4. SHOULD NOT   This phrase, or the phrase "NOT RECOMMENDED" mean that
   there may exist valid reasons in particular circumstances when the
   particular behavior is acceptable or even useful, but the full
   implications should be understood and the case carefully weighed
   before implementing any behavior described with this label.

Notes:

OR should say:
3. SHOULD This word, or the adjective "RECOMMENDED", mean that there
may exist valid reasons in particular circumstances to ignore a
particular item, but the full implications is understood and
carefully weighed before choosing a different course.

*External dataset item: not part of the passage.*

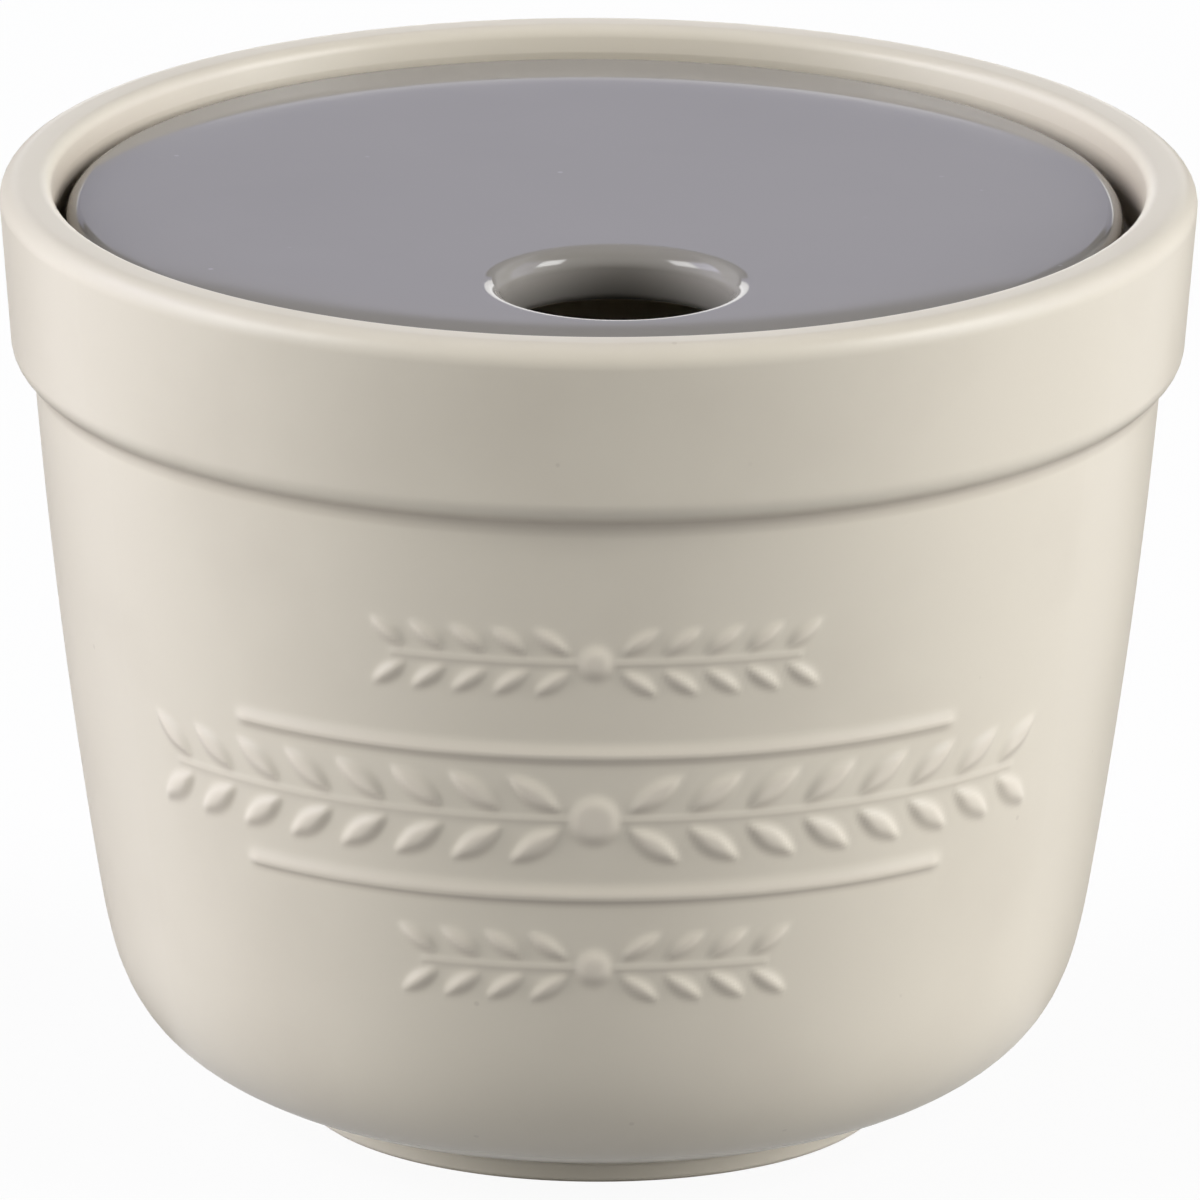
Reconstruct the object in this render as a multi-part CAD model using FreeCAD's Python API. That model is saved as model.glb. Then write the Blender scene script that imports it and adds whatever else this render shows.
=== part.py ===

4. SHOULD NOT This phrase, or the phrase "NOT RECOMMENDED" mean that
there may exist valid reasons in particular circumstances when the
particular behavior is acceptable or even useful, but the full
implications should be understood and the case carefully weighed
before implementing any behavior described with this label.


The change request is "must" to "should".
It may be self definition.
For the balance of SHOULD and SHOULD NOT , it should use "should", not
"must".
--VERIFIER NOTES--
The full implications MUST be understood in order to ignore a "SHOULD" or "SHOULD NOT" statement in a specification.